Men with non-aggressive prostate cancer who were treated with hormones or took no action at all are unlikely to die of the disease even 20 years later, new research shows.

Conversely, the disease is likely to be deadly for men with signs of more aggressive cancer treated with hormones or just observation.

The new study, with an average follow-up of 24 years, suggests men with low-grade, localized cancers might do well with little or no treatment, avoiding the surgery or radiation that can cause impotence and incontinence.

"There does not appear to be any higher risk of developing aggressive prostate cancer for men with low-grade tumors," Dr. Peter Albertsen, Chief of Urology at the University of Connecticut Health Center, told CBS radio affiliate WTIC. "Obviously, the men with high-grade tumors, this was already a lethal disease if left untreated, and we would recommend treatment for those men."

The findings are the latest to support a cautious approach in treating some prostate cancers, although there is still debate about how to define the riskiest cases. Prostate cancer is the most common major cancer, and a man's lifetime odds of getting it are 1 in 6.
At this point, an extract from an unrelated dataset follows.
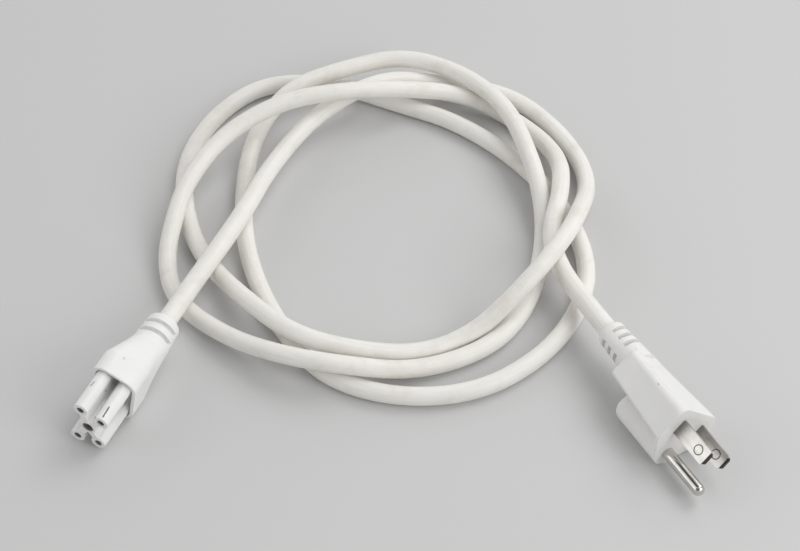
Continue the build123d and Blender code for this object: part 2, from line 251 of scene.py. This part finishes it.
def makeNickGroup(settings):
    # 1 where the distance from the line centre - along to centre + along < width * ragged, fading at its edge
    tree, inside, outside = newGroup(
        "nick",
        [("Vector", "NodeSocketVector", None), ("Centre", "NodeSocketVector", None),
         ("Along", "NodeSocketVector", None), ("Width", "NodeSocketFloat", 0.0002)],
        ["Mask"],
    )
    fromCentre = vectorNode(tree, "SUBTRACT", inside["Vector"], inside["Centre"])
    alongSquare = vectorNode(tree, "DOT_PRODUCT", inside["Along"], inside["Along"], "Value")
    alongShare = vectorNode(tree, "DOT_PRODUCT", fromCentre, inside["Along"], "Value")
    share = mathNode(tree, "DIVIDE", alongShare, alongSquare)
    share = mathNode(tree, "MINIMUM", mathNode(tree, "MAXIMUM", share, -1.0), 1.0)
    nearest = vectorNode(tree, "SCALE", inside["Along"], share)
    offLine = vectorNode(tree, "DISTANCE", fromCentre, nearest, "Value")
    noise = noiseNode(tree, inside["Vector"], settings["ragged"], detail=settings["raggedDetail"])
    ragged = mathNode(tree, "MULTIPLY", noise, settings["raggedMost"])
    reach = mathNode(tree, "DIVIDE", offLine, mathNode(tree, "MULTIPLY", inside["Width"], ragged))
    tree.links.new(rangeNode(tree, reach, *settings["edge"], 1.0, 0.0), outside["Mask"])
    return tree


nickGroup = makeNickGroup(nickSet)

# Bore shade: painted shade on the inside of a round hole
boreShadeSet = {
    # tone of the painted shade inside the bores
    "tone": (0.33, 0.305, 0.265),
    "wall": (1.04, 1.14),           # shares of the radius between which it fades
    "lip": (0.0001, 0.0007),        # depths between which it begins
    # mouths on the connector's face, across and up, in millimetres, with their radius
    "mouths": [(-4.25, 8.6, 1.5), (-4.25, -8.6, 1.5), (4.25, 6.9, 1.5), (4.25, -6.9, 1.5), (-0.595, 0, 2.25)],
}


def makeBoreShadeGroup(settings):
    # mask of the painted shade: 1 where the distance off the axis < radius, past a short way in from the mouth
    tree, inside, outside = newGroup(
        "boreShade",
        [("Vector", "NodeSocketVector", None), ("Mouth", "NodeSocketVector", None),
         ("Axis", "NodeSocketVector", None), ("Radius", "NodeSocketFloat", 0.0015)],
        ["Mask"],
    )
    fromMouth = vectorNode(tree, "SUBTRACT", inside["Vector"], inside["Mouth"])
    depth = vectorNode(tree, "DOT_PRODUCT", fromMouth, inside["Axis"], "Value")
    turned = vectorNode(tree, "CROSS_PRODUCT", fromMouth, inside["Axis"])
    offAxis = vectorNode(tree, "LENGTH", turned, output="Value")
    across = rangeNode(tree, mathNode(tree, "DIVIDE", offAxis, inside["Radius"]), *settings["wall"], 1.0, 0.0)
    within = rangeNode(tree, depth, *settings["lip"])
    tree.links.new(mathNode(tree, "MULTIPLY", across, within), outside["Mask"])
    return tree


boreShadeGroup = makeBoreShadeGroup(boreShadeSet)

# Drawn metal: fine streaks one way, and smudges from fingers
drawnSet = {
    "stretch": (0.06, 1.0, 1.0),
    "streakDetail": 2.0,
    "smudge": 260.0,
    "smudgeDetail": 3.0,
    "smudgeReach": (0.35, 0.7),
    "roughReach": (0.3, 0.7),       # streak at which a metal is at its smoothest and roughest
}


def makeDrawnGroup(settings):
    # streak = noise(0.06 x, y, z), long along x; smudge = slow noise
    tree, inside, outside = newGroup(
        "drawnMetal",
        [("Vector", "NodeSocketVector", None), ("Scale", "NodeSocketFloat", 900.0)],
        ["Streak", "Smudge"],
    )
    stretched = vectorNode(tree, "MULTIPLY", inside["Vector"], settings["stretch"])
    streak = noiseNode(tree, stretched, inside["Scale"], detail=settings["streakDetail"])
    smudge = noiseNode(tree, inside["Vector"], settings["smudge"], detail=settings["smudgeDetail"])
    tree.links.new(streak, outside["Streak"])
    tree.links.new(rangeNode(tree, smudge, *settings["smudgeReach"]), outside["Smudge"])
    return tree


drawnGroup = makeDrawnGroup(drawnSet)
print("stage: node groups built")


def newMaterial(name, roughness, metallic=0.0, ior=1.5):
    material = bpy.data.materials.new(name)
    material.use_nodes = True
    tree = material.node_tree
    tree.nodes.clear()
    shader = tree.nodes.new("ShaderNodeBsdfPrincipled")
    output = tree.nodes.new("ShaderNodeOutputMaterial")
    tree.links.new(shader.outputs[0], output.inputs["Surface"])
    shader.inputs["Roughness"].default_value = roughness
    shader.inputs["Metallic"].default_value = metallic
    shader.inputs["IOR"].default_value = ior
    return material, tree, shader


def bumpInto(tree, shader, height, distance):
    bump = tree.nodes.new("ShaderNodeBump")
    bump.inputs["Distance"].default_value = distance
    tree.links.new(height, bump.inputs["Height"])
    tree.links.new(bump.outputs[0], shader.inputs["Normal"])


def objectPlace(tree):
    return tree.nodes.new("ShaderNodeTexCoord").outputs["Object"]


# How far light goes into the white plastics: shares for red, green and blue of a length in metres
glowSet = {
    "radius": (1.0, 0.95, 0.85),
    "scale": 0.0012,
}


def finishVinyl(tree, shader, settings, colour, skin, height):
    rough = rangeNode(tree, skin["Rough"], *skinSet["roughReach"], *settings["rough"])
    tree.links.new(colour, shader.inputs["Base Color"])
    tree.links.new(rough, shader.inputs["Roughness"])
    shader.inputs["Subsurface Weight"].default_value = settings["glow"]
    shader.inputs["Subsurface Radius"].default_value = glowSet["radius"]
    shader.inputs["Subsurface Scale"].default_value = glowSet["scale"]
    bumpInto(tree, shader, height, settings["relief"])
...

The research, led by Albertsen, appears in Wednesday's Journal of the American Medical Association. It involves 767 Connecticut men aged 55 to 74 who were diagnosed between 1971-84 with cancer that had not spread beyond the prostate gland and who received either hormone therapy or observation — sometimes called "watchful waiting."

Prostate cancer ended up killing 228 men, mostly within the first 15 years after diagnosis; most of those men had high-grade tumors — those with cells that looked very abnormal under a microscope.
"Patients who have a life expectancy of 10, 15 years or less probably should think twice about aggressive treatment, because the likelihood of the disease causing fewer problems than the treatment is quite high," Albertsen said.

The study contrasts with a smaller, Swedish study published in JAMA last year suggesting that untreated, slow-growing localized tumors could turn deadly after 15 years.

The new study casts doubt on the earlier findings and suggests that "if you survive 15 years, it is unlikely that the tumor will turn ugly and progress," Albertsen said.

However, Dr. Peter Gann of Northwestern University, who co-wrote a JAMA editorial, cautioned that the studies aren't directly comparable because the Swedish men might have had different types of tumors and received hormone treatment later.

Gann said the new study reinforces the importance of measuring tumor grade in predicting outcomes for men with localized disease that has not spread. In the study, only 7 percent of the men with low-grade tumors died of prostate cancer during the study, compared with 66 percent of men with high-grade.